Your segments will allow you to personalize communications. For example, one segment might be for donors who made their first donation at a charity event. You can further parse this data by the actual event where they first donated.

This will then allow you to send emails to your database with lines such as, “Ever since you made your first donation at [name of event]…” This level of specificity can go a long way in building relationships and driving deeper engagement. It reminds the donor how they began their relationship with your nonprofit and demonstrates that you care about that relationship.

Donor data and segmentation also provide an opportunity to escalate your CTAs.
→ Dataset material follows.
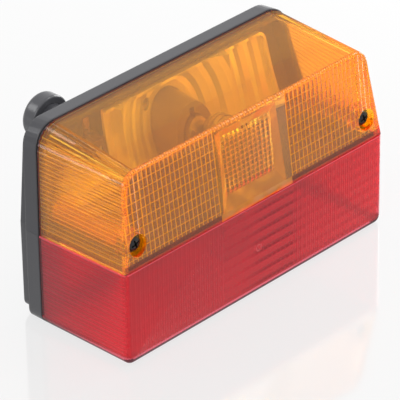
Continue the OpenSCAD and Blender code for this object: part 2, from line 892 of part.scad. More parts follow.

For example, if you have a segment for recurring donors who always donate $50 every single month as well as during a holiday or other milestone, you can thank them for their specific contribution level and comfortably ask them for a one-time donation of $75 instead for the special occasion.If they’ve expressed interest in volunteering at an event or through one of your surveys, you can also add that CTA to any of your communications with them.

Donor management leads to donor retention

At its core, donor management has nothing to do with finding sneaky marketing strategies to get more money from your base; it’s about keeping track of your donors and communicating with them so you can help them better serve the community.

For whatever reason — whether it was your organization or the cause itself — something inspired each and every one of your donors to provide that first gift. Giving to your nonprofit gave something to them as well, emotional or otherwise.

Donor management is ultimately a way to maximize what your donors are receiving so they feel good about continued giving.